> [EXTRACTED RECORDS]
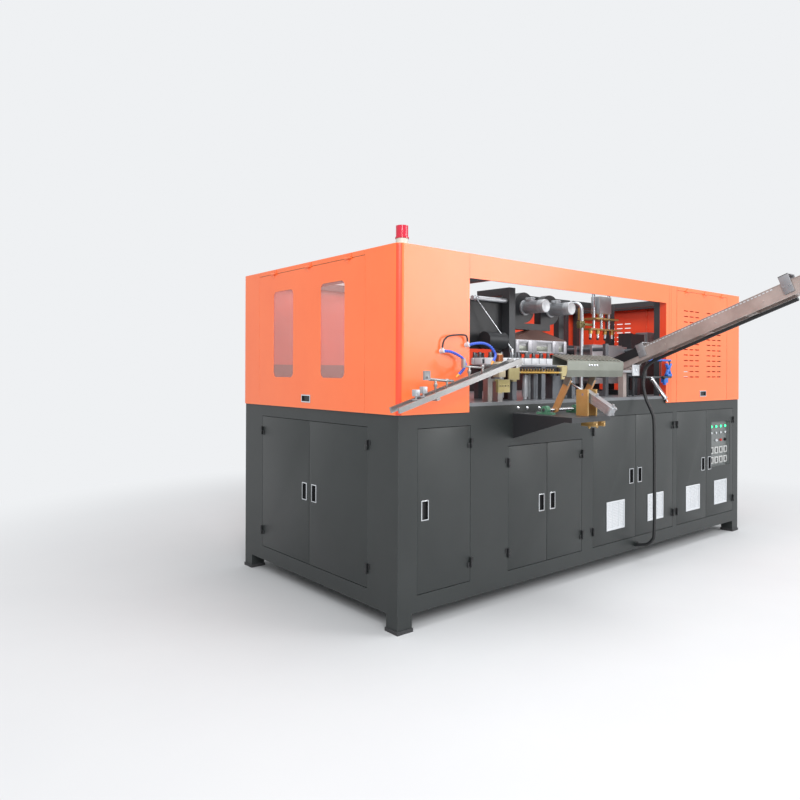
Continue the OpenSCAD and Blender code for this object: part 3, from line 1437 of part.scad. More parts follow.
// Feed chute
chute_at = [131, 1516];
module on_chute() {
    placed() translate([chute_x, chute_at[0], chute_at[1]]) rotate([-chute_slope, 0, 0]) children();
}
neck_rail_w = 12;
neck_rail_z = -30;
chute_ties = 5;
chute_post = 42;
module feed_chute() {
    root = 1;
    saddle = 26;
    saddle_y = chute_at[0] - chute_post - 25;
    half = chute_w / 2;
    under = chute_at[1] + (chute_at[0] - saddle_y) * tan(chute_slope) - chute_h / cos(chute_slope);
    color("silver") {
        on_chute() {
            for (s = [-1, 1]) {
                translate([s * (half - chute_t / 2) - chute_t / 2, -chute_l, -chute_h])
                    cube([chute_t, chute_l, chute_h]);
                translate([s * (half - chute_t - neck_rail_w / 2 + root / 2) - (neck_rail_w + root) / 2,
                    root - chute_l, neck_rail_z - 8]) cube([neck_rail_w + root, chute_l - 2 * root, 8]);
            }
            for (i = [0 : chute_ties - 1])
                translate([root - half, -(i + 0.15) * chute_l / (chute_ties - 0.6) - 60,
                    root - chute_h - chute_t]) cube([chute_w - 2 * root, 60, chute_t]);
            translate([-chute_post / 2 - 5, -chute_post - 45, -chute_h - saddle])
                cube([chute_post + 10, 60, saddle - chute_t + 2 * root]);
        }
        placed() bar([chute_x - chute_post / 2, chute_x + chute_post / 2],
            [saddle_y, saddle_y + chute_post], [table_z, under - 8]);
    }
}
cover_l = 205;
cover_h = 56;
cover_wall = 5;
module chute_cover() {
    lid = 8;
    color("black") on_chute() difference() {
        translate([-chute_w / 2 - cover_wall, -cover_l, -cover_h])
            cube([chute_w + 2 * cover_wall, cover_l, cover_h + lid]);
        translate([-chute_w / 2, -cover_l - 1, -cover_h - 1])
            cube([chute_w, cover_l + 2, cover_h + 1]);
    }
}

// Corrugated conduit from the chute down to a gland on the lower front rail
conduit_x = 2294;
conduit_in = 135;
gland = 15;
conduit_path = concat([[2262, -1130, 1871], [2262, -900, 1784], [2262, -650, 1688],
    [2264, -400, 1593], [2270, -230, 1528], [2280, -135, 1488], [2290, -80, 1440]],
    [for (q = [[-64, 1370], [-62, 1310], [-84, 1220], [-124, 1140], [-148, 1070], [-153, 900],
        [-155, 700], [-155, 500], [-155, 245], [-140, 190], [-100, 150], [-45, conduit_in],
        [-30, conduit_in], [-gland - gap / 2, conduit_in]]) [conduit_x, q[0], q[1]]]);
module conduit() {
    color("black") placed() tube(smooth(conduit_path, 3), [1, 0, 0], conduit_d, 10);
}

base_frame();
base_panels();
foot_pads();
machine_table();
hinge_halves();
front_door();
low_door_left();
low_door_right();
middle_door_left();
middle_door_right();
right_door_left();
right_door_right();
end_door_front();
end_door_rear();
control_plate();
panel_meters();
panel_lamps();
start_button();
stop_button();
mode_selector();
hood_frame();
hood_corners();
hood_fascia();
hood_end_wall();
hood_rear_panels();
end_hatch();
end_hatch_windows();
front_hatch();
beacon_foot();
beacon_dome();
inner_gantry();
oven_walls();
oven_lamps();
exhaust_hood();
blower_scrolls();
blower_motors();
conveyor_frame();
preform_chain();
drive_wheel();
idler_wheel();
clamp_frame();
mould_front();
mould_rear();
head_support();
blowing_head();
transfer_drive();
take_out_shelf();
shaft_bearings();
swing_shaft();
swing_levers();
take_out_tray();
cylinder_cheeks();
swing_cylinder();
cylinder_rod();
outlet_rails();
air_nozzles();
feed_chute();
chute_cover();
conduit();
air_tube();
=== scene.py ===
# %% [markdown]
# # A blow moulding machine, dressed for its picture
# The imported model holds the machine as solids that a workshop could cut: doors, hood, oven,
# chain, mould. This lesson gives them their paint and metal, and adds the thin work that
# solids leave out, such as louvres, hose rings and cable glands.
# Every number is in metres. The machine's own drawing starts at the cabinet's near left corner,
# so one short helper turns a place on that drawing, in millimetres, into a place in the scene.

# %% Load the frame
import math
import bmesh
import bpy
from mathutils import Matrix, Vector


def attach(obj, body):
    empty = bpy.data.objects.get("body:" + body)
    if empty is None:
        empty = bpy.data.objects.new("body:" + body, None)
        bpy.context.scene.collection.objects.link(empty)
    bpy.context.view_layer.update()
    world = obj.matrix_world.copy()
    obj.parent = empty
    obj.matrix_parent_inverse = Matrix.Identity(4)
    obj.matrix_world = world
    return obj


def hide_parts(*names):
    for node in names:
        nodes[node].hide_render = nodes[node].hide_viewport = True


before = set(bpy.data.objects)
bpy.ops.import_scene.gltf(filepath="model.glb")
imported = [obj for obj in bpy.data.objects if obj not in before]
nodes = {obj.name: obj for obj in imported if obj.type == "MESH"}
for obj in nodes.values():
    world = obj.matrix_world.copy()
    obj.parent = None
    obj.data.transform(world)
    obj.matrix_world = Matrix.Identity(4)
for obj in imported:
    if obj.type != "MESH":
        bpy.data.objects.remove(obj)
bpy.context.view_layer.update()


def on_machine(x, y, z):
    """A place on the machine's drawing, in millimetres, as a place in the scene."""
    return Vector(((x - 1980) / 1000, (y - 875) / 1000, z / 1000))


# %% [markdown]
# ## Camera
# A picture is taken from eye height, off the left front corner, so both the long front and the
# end show. The lens is a moderate wide one, and the film is shifted down a little instead
# of tilting the camera, which keeps every post of the machine upright.

# %% Set the camera
yaw, pitch, roll = math.radians(39.60), math.radians(0.03), math.radians(0.228)
ahead = Vector((math.sin(yaw) * math.cos(pitch), math.cos(yaw) * math.cos(pitch), math.sin(pitch)))
side = Vector((math.cos(yaw), -math.sin(yaw), 0))
up = side.cross(ahead)
right = side * math.cos(roll) + up * math.sin(roll)
top = up * math.cos(roll) - side * math.sin(roll)
lens = bpy.data.cameras.new("lens")
lens.lens, lens.sensor_width, lens.shift_y = 30.91, 36, -0.0354
camera = bpy.data.objects.new("camera", lens)
bpy.context.scene.collection.objects.link(camera)
turn = Matrix((right, top, -ahead)).transposed().to_4x4()
camera.matrix_world = Matrix.Translation(on_machine(-2330.75, -2829.01, 1409.03)) @ turn
bpy.context.scene.camera = camera
print("camera at", [round(c, 3) for c in camera.location])

# %% [markdown]
# ## Shared effects
# Paint on a machine is never one flat colour. Four effects are built once as node groups and
# used in many finishes: a slow mottle, the fine peel of sprayed paint, the drawn-out lines of
# brushed metal, and a lighter rim on corners, partly rubbed paint and partly painted highlight.
# Each group gives masks and heights only, so every material can decide what to do with them.

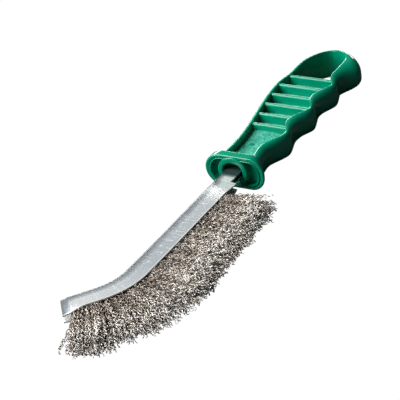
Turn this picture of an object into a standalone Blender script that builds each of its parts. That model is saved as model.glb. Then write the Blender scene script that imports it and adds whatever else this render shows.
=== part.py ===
"""Wire scratch brush, lying on its side: moulded handle, steel channel, core wire and crimped wire fill.

+X runs from the toe to the end of the handle, the wires point to -Y, and the ribbed side faces +Z.
The origin is on the collar's lower flat, under the middle of its ring boss. Lengths are in metres.
"""

from math import cos, pi, radians, sin, tan

import bmesh
import bpy
from mathutils import Vector

mm = 0.001

# Driving dimensions of the handle: one wall runs round its plan, thicker from face to face at the end
handle_thickness = 12.9 * mm
end_thickness = 15.4 * mm
handle_reach = 118.9 * mm
first_crest_x = 30.6 * mm
end_bulb_length = 13.4 * mm
crest_shares = (0, 0.355, 0.705, 1)
finger_crest_width = 14.7 * mm
outer_crest_shares = (1, 0.973, 0.939, 1.061)
outer_hollow_shares = (0.816, 0.769, 0.741)
inner_crest_shares = (0.796, 0.789, 0.721, 0.435)
inner_hollow_shares = (0.435, 0.429, 0.395)
hollow_power = 1.5
neck_width_finger_side = 11.0 * mm
neck_inner_width_finger_side = 6.3 * mm
neck_width_thumb_side = 9.0 * mm
neck_flare = 2.2 * mm
thumb_width = 18.9 * mm
thumb_end_width = 17.3 * mm
thumb_swell_x = 10.5 * mm
thumb_swell_length = 71.5 * mm
thumb_turn_length = 25.9 * mm
thumb_narrow_length = 15.0 * mm
thumb_wall = 2.5 * mm
end_wall = 2.9 * mm
outer_end_power = 1.4
inner_end_power = 0.6
finger_round_across = 4.2 * mm
finger_round_deep = 5.6 * mm
bulb_round_across = 6.6 * mm
bulb_round_deep = 6.2 * mm
thumb_round_across = 1.5 * mm
thumb_round_deep = 2.4 * mm
round_of_wall_share = 0.85
outline_step = 1.7 * mm

# Web and cross-ribs; past the last rib the handle is open from side to side
web_thickness = 3.0 * mm
neck_web_thickness = 5.8 * mm
rib_count = 6
first_rib_x = 36.0 * mm
hang_hole_length = 30.9 * mm
rib_thickness = 2.6 * mm
rib_edge_radius = 0.9 * mm
rib_below_rim = 0.35 * mm
root_in_wall = 1.0 * mm

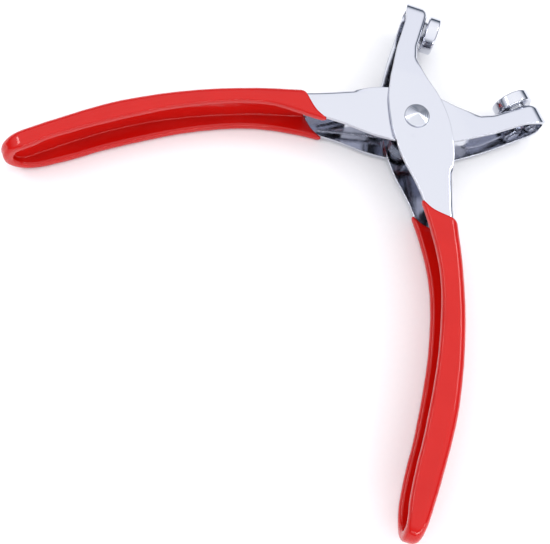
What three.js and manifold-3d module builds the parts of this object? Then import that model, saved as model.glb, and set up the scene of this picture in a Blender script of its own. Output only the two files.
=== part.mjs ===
// Hand riveter: plier-type tool that sets snap fasteners and eyelets.
// Two pressed sheet-steel channel levers of one width lap each other and cross on one rivet, with
// the outer lever's front wall in front and the inner lever's back wall behind. A torsion spring
// holds them open, each jaw carries a die, and both handles are dipped in soft PVC.
//
// Units are millimetres. The tool lies on its back on the plane Z = 0. The pivot axis is +Z through
// the origin, and the tool's own axis of symmetry is +X, with the jaws towards +X.
// Each lever is drawn in its own frame: pivot at the origin, jaw along +X, web of the jaw towards -Y.
import * as THREE from "three";
import { mergeVertices, toCreasedNormals } from "three/addons/utils/BufferGeometryUtils.js";
import Module from "manifold-3d";

const wasm = await Module();
wasm.setup();

// Angle between the two die faces as the spring holds the tool open.
const openAngle = 50;

// Levers.
const channelWidth = 16.8;
const sheetThickness = 1.5;
const wallClearance = 0.35;
const windowRadius = 24.5;

// Jaw: a straight channel with a rounded nose.
const jawWebDistance = 7.2;
const jawOpenDistance = 15.8;
const jawLength = 49;
const jawTipWidth = 12.6;
const jawTaperStart = 16;
const jawStraightStart = 26;
const jawCornerRadius = 4;
const jawOpenCornerRadius = 2.6;

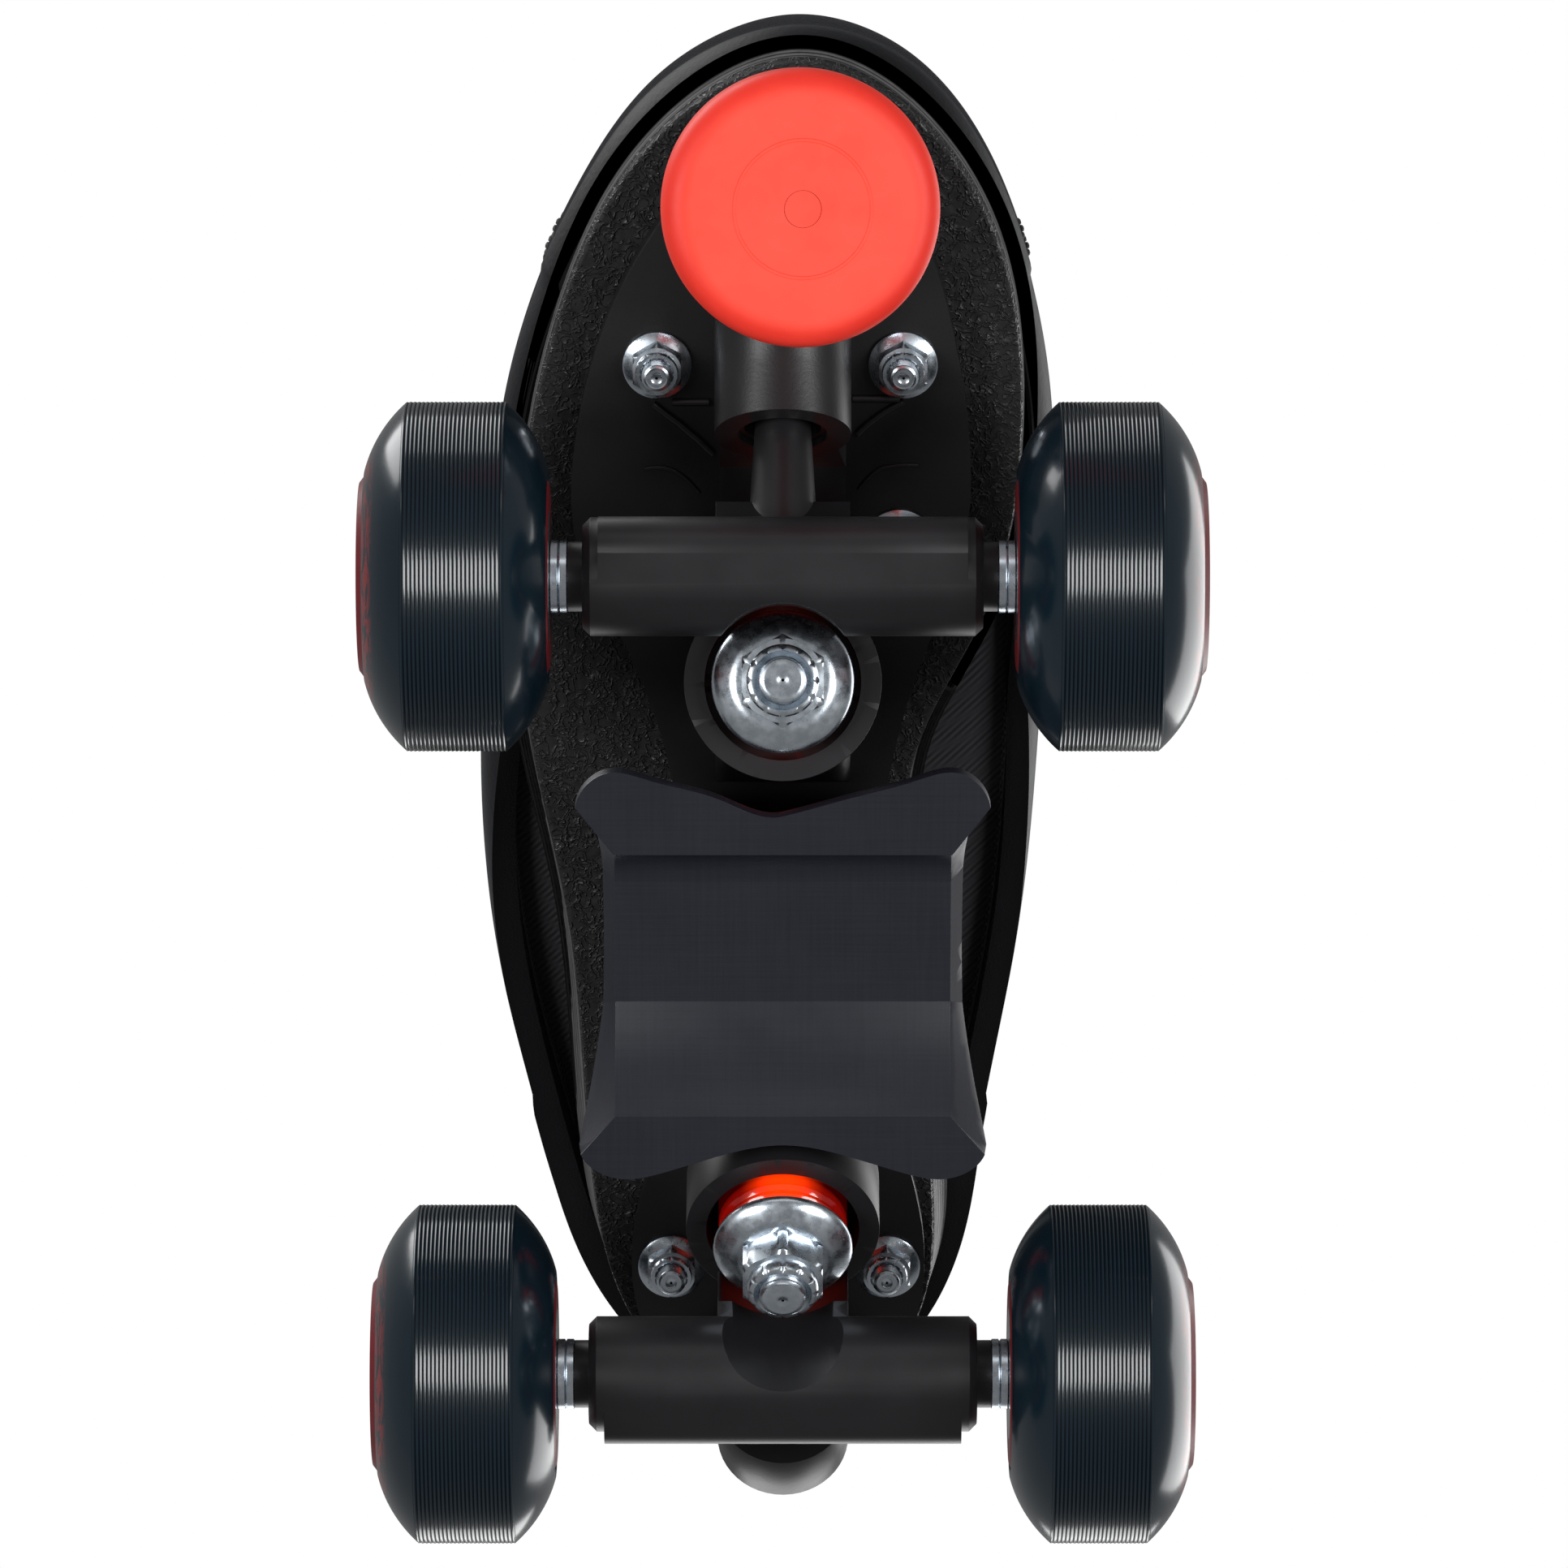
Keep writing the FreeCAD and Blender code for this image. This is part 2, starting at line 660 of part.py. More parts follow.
def rounded_boss(name, points, half_width):
    """A block under the plate whose lower long edges are rounded."""
    corners = [Vector(-half_width, y, z) for y, z in points]
    block = Part.Face(Part.makePolygon(corners + corners[:1])).extrude(Vector(2 * half_width, 0, 0))
    lowest = sorted(z for _, z in points)[:2]
    edges = [edge for edge in block.Edges
             if abs(edge.Vertexes[0].X - edge.Vertexes[1].X) < 0.001
             and all(any(abs(vertex.Z - z) < 0.001 for z in lowest) for vertex in edge.Vertexes)]
    return solid(name, block.makeFillet(dim("kingpin_boss_round"), edges))


# The spine under the toe and heel: where its tube begins, and where it meets the pivot sleeve.
SPINE_ENDS = {FRONT: ((0, -130.5, 66.5), (0, -97.0, 60.0)), REAR: ((0, 95.5, 67.0), (0, 95.0, 60.0))}
SLEEVE_BACK = 3.5
SLEEVE_MOUTH = 9.2


def spine(end):
    """The rounded spine with the pivot cup's sleeve, filled up to the flange."""
    label = "plate_" + END_NAME[end]
    half = dim("spine_half_width") - 0.9
    tube = tube_between(label + "_spine", "spine_round", *SPINE_ENDS[end])
    down = pivot_pin_down(end)
    back = pivot_tip(end) - down * SLEEVE_BACK
    sleeve = cylinder(label + "_sleeve", "spine_round", SLEEVE_BACK + SLEEVE_MOUTH, back, down)
    far_end = SPINE_ENDS[end][0][1]
    filling = [(far_end, dim("plate_bottom") + 1), (far_end, 66.5), (end * 97.0, 60.0), (end * 86.0, 60.5),
               (end * 78.0, 64.0), (end * 58.0, 66.0), (end * 56.0, dim("plate_bottom") + 1)]
    return [tube, sleeve, side_prism(label + "_filling", filling, half)]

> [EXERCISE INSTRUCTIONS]
Looking at the data above, return every line from the one with "base_frame();" down to the one with "# so one short", exactly and inclusively.

> [SOLVED EXERCISE]
base_frame();
base_panels();
foot_pads();
machine_table();
hinge_halves();
front_door();
low_door_left();
low_door_right();
middle_door_left();
middle_door_right();
right_door_left();
right_door_right();
end_door_front();
end_door_rear();
control_plate();
panel_meters();
panel_lamps();
start_button();
stop_button();
mode_selector();
hood_frame();
hood_corners();
hood_fascia();
hood_end_wall();
hood_rear_panels();
end_hatch();
end_hatch_windows();
front_hatch();
beacon_foot();
beacon_dome();
inner_gantry();
oven_walls();
oven_lamps();
exhaust_hood();
blower_scrolls();
blower_motors();
conveyor_frame();
preform_chain();
drive_wheel();
idler_wheel();
clamp_frame();
mould_front();
mould_rear();
head_support();
blowing_head();
transfer_drive();
take_out_shelf();
shaft_bearings();
swing_shaft();
swing_levers();
take_out_tray();
cylinder_cheeks();
swing_cylinder();
cylinder_rod();
outlet_rails();
air_nozzles();
feed_chute();
chute_cover();
conduit();
air_tube();
=== scene.py ===
# %% [markdown]
# # A blow moulding machine, dressed for its picture
# The imported model holds the machine as solids that a workshop could cut: doors, hood, oven,
# chain, mould. This lesson gives them their paint and metal, and adds the thin work that
# solids leave out, such as louvres, hose rings and cable glands.
# Every number is in metres. The machine's own drawing starts at the cabinet's near left corner,
# so one short helper turns a place on that drawing, in millimetres, into a place in the scene.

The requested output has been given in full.